# What color is my doe?



## GotmygoatMTJ (Apr 25, 2009)

She is a nigerian dwarf. Anyone know what color she could be? :whatgoat: 
Same color in summer. But has some white pattern on her sides not visible through winter coat.


----------



## J.O.Y. Farm (Jan 10, 2012)

looks like a pymy patern.... can't think of what it is called right now cuz my brain is blank! :roll:


----------



## KW Farms (Jun 21, 2008)

Is she papered? She looks to be carrying the pygmy agouti pattern. By looking at her, I would say she's got some pygmy in her. :shrug:


----------



## J.O.Y. Farm (Jan 10, 2012)

KW Farms said:


> Is she papered?
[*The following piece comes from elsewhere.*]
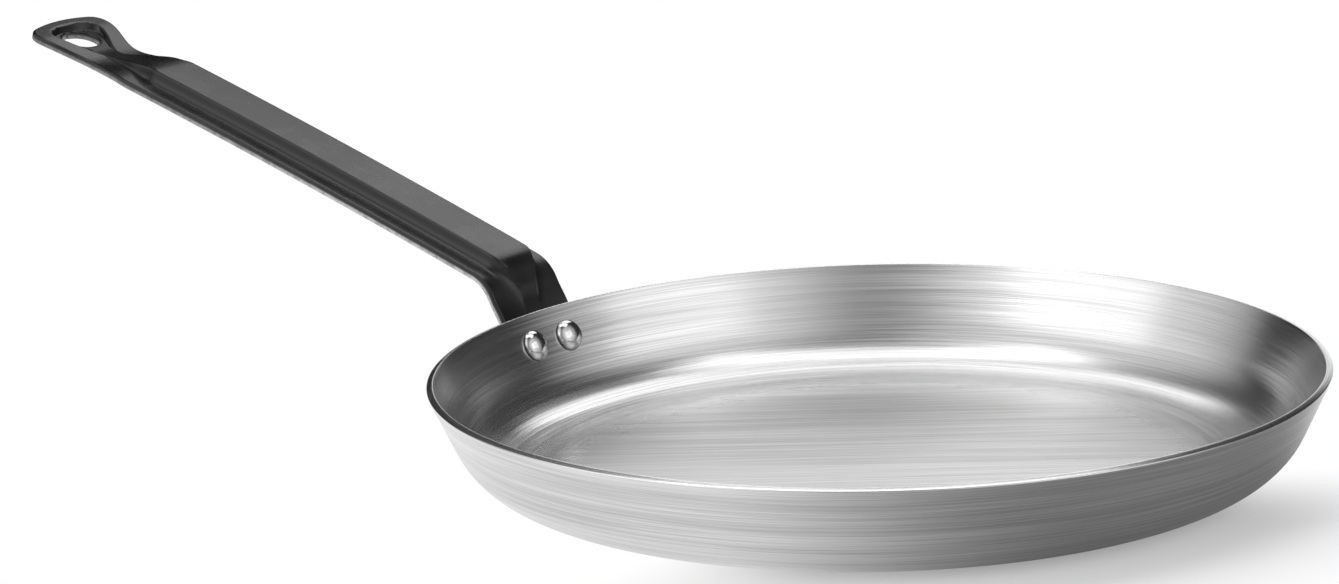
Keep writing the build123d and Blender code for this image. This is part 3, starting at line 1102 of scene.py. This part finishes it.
def floor_material(stage, finish):
    """Pale matt floor that is white where it is seen and keeps the pan's shadow, with painted
    light and shade beside the pan in reflections.
    """
    material, tree, shader = new_material("studio_floor")
    place = object_place(tree)
    camera, mirrored = ray_kinds(tree)
    fill(tree, shader, Base_Color=rgba(finish.floor), Roughness=0.9, Specular_IOR_Level=0.1)
    # The pan's shadow shows in front of it and to its right, and fades into the white
    outward = vector_maths(tree, "NORMALIZE", place)
    distance = vector_maths(tree, "LENGTH", place)
    shaded = toward(tree, stage, outward, SHADOW_AZIMUTH)
    beside = spread(tree, shaded, 0.45, 0.85, 1.0, 0.0)
    cleared = maths(tree, "MAXIMUM", beside, spread(tree, distance, *SHADOW_REACH))
    cleared = maths(tree, "MULTIPLY_ADD", cleared, 0.7, 0.3)
    away = spread(tree, distance, *MIRRORED_REACH)
    mirror_share = maths(tree, "MULTIPLY_ADD", away, 0.3, 0.7)
    mirror_share = maths(tree, "MULTIPLY", mirrored, mirror_share)
    share = maths(tree, "MAXIMUM", maths(tree, "MULTIPLY", camera, cleared), mirror_share)
    # In reflections the floor beside the pan glows with painted shade, darkest to the right of
    # the camera, and with painted light away from it
    level = spread(tree, toward(tree, stage, outward, PAINTED_SHADE_AZIMUTH), 0.25, 0.97, 1.2, 0.16)
    level = mix(tree, away, level, 1.0, "FLOAT")
    # The emission is white for the camera, and in reflections carries this painted light and
    # shade
    white = tree.nodes.new("ShaderNodeEmission")
    strength = mix(tree, mirrored, 1.0, level, "FLOAT")
    fill(tree, white, Color=rgba(finish.backdrop), Strength=strength)
    blend = tree.nodes.new("ShaderNodeMixShader")
    fill(tree, blend, Fac=share)
    link(tree, shader.outputs[0], blend.inputs[1])
    link(tree, white.outputs[0], blend.inputs[2])
    link(tree, blend.outputs[0], tree.nodes["Material Output"].inputs["Surface"])
    return material


def stage_plane(name, size, material, place):
    """A plane of the stage, with its size and place set in its mesh."""
    deselect_all()
    bpy.ops.mesh.primitive_plane_add(size=1.0, location=(0, 0, 0))
    plane = start_object(name)
    plane.data.transform(place @ Matrix.Diagonal((size[0], size[1], 1.0, 1.0)))
    plane.data.materials.append(material)
    deselect_all()
    return plane


class CREPEPAN_OT_stage(bpy.types.Operator):
    """Set up the white floor, the camera and the soft studio lamps"""

    bl_idname = "crepe_pan.stage"
    bl_label = "Studio Stage"

    def execute(self, context):
        scene = context.scene
        stage, finish = scene.crepe_pan_stage, scene.crepe_pan_finish
        front = view_direction(stage, 0, 0)
        right = view_direction(stage, 90, 0)
        below = Matrix.Translation((0.0, 0.0, -FLOOR_GAP))
        stage_plane("studio_floor", [stage.floor_size] * 2, floor_material(stage, finish), below)
        studio_world(stage, finish)
        for lamp in LAMPS:
            soft_box(stage, *lamp)
        self.place_card(front, right)
        self.place_camera(scene, stage, right)
        scene.view_settings.view_transform = "Standard"
        return {"FINISHED"}

    def place_card(self, front, right):
        """Stands a black card behind the grip, seen only in reflections, to darken the ramp."""
        material, tree, shader = new_material("black_cloth")
        black = (0.01, 0.01, 0.01, 1.0)
        fill(tree, shader, Base_Color=black, Roughness=1.0, Specular_IOR_Level=0.0)
        facing = Matrix((right, Vector((0, 0, 1)), front)).transposed().to_4x4()
        middle = Vector((GRIP_PLACE, 0.0, CARD_SIZE[1] / 2))
        middle -= front * CARD_BEHIND + right * CARD_LEFT
        place = Matrix.Translation(middle) @ facing
        card = stage_plane("black_flag", CARD_SIZE, material, place)
        card.visible_camera = card.visible_diffuse = card.visible_shadow = False

    def place_camera(self, scene, stage, right):
        """Puts the camera at the photograph's place."""
        away = view_direction(stage, 0, math.degrees(stage.elevation))
        looking = Matrix((right, away.cross(right), away)).transposed()
        for turn, axis in ((stage.turn, "Y"), (stage.tilt, "X"), (stage.roll, "Z")):
            looking = looking @ Matrix.Rotation(-turn, 3, axis)
        lens = bpy.data.cameras.new("camera")
        lens.lens = stage.lens
        lens.sensor_width = 36.0
        camera = bpy.data.objects.new("camera", lens)
        scene.collection.objects.link(camera)
        camera.matrix_world = Matrix.Translation(away * stage.distance) @ looking.to_4x4()
        scene.camera = camera


# Panel and registration

class CREPEPAN_PT_panel(bpy.types.Panel):
    """Lists the pieces of the crepe pan and their sizes"""

    bl_idname = "CREPEPAN_PT_panel"
    bl_label = "Crepe Pan"
    bl_space_type = "VIEW_3D"
    bl_region_type = "UI"
    bl_category = "Crepe Pan"

    def draw(self, context):
        for operator in OPERATORS:
            self.layout.operator(operator.bl_idname)
        for name in GROUPS:
            box = self.layout.box()
            box.label(text=name.replace("crepe_pan_", "").capitalize())
            settings = getattr(context.scene, name)
            for key in settings.bl_rna.properties.keys():
                if key not in ("rna_type", "name"):
                    box.prop(settings, key)


OPERATORS = (CREPEPAN_OT_body, CREPEPAN_OT_handle, CREPEPAN_OT_rivets, CREPEPAN_OT_stage)
GROUPS = {
    "crepe_pan_body": PanSizes,
    "crepe_pan_handle": HandleSizes,
    "crepe_pan_rivets": RivetSizes,
    "crepe_pan_finish": FinishSettings,
    "crepe_pan_stage": StageSettings,
}
CLASSES = (*GROUPS.values(), *OPERATORS, CREPEPAN_PT_panel)


def register():
    """Adds the settings, the operators and the panel."""
    for each in CLASSES:
        bpy.utils.register_class(each)
    for name, group in GROUPS.items():
        setattr(bpy.types.Scene, name, PointerProperty(type=group))


def unregister():
    """Takes everything away again."""
    for name in GROUPS:
        delattr(bpy.types.Scene, name)
    for each in reversed(CLASSES):
        bpy.utils.unregister_class(each)


def main():
    """Registers the add-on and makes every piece."""
    register()
    bpy.ops.crepe_pan.body()
    bpy.ops.crepe_pan.handle()
    bpy.ops.crepe_pan.rivets()
    bpy.ops.crepe_pan.stage()


if __name__ == "__main__":
    main()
She looks to be carrying the pygmy agouti pattern. By looking at her, I would say she's got some pygmy in her. :shrug:


Thank you Kylee! lol! Yes that is what I was thinking! She dose look a bit Pygmy......


----------



## GotmygoatMTJ (Apr 25, 2009)

Nope, not papered. There could be some pygmy in there....somewhere....but she definitely doesnt have the shape to be even half pygmy. She's very dairy. Just very pregnant in this picture 

Heres another, after kidding, lol...probably not much difference. Ha.


----------



## RowdyKidz (Apr 2, 2009)

She does have similiar characteristics to a caramel colored Pygmy (Agouti's are grey colored). But she looks more like a Nigerian body build wise. :wink:


----------



## freedomstarfarm (Mar 25, 2011)

Augauti Pygmy is like a grey roan ND. 
This girl does look to have pygmy. So not sure what you would call her.


----------



## GotmygoatMTJ (Apr 25, 2009)

I'll just call her peach.
New color! Peach Chamoisse/Sundgau! 
Just kidding. Hehe. No matter what she is, she's one of our special girls, not going any where.


----------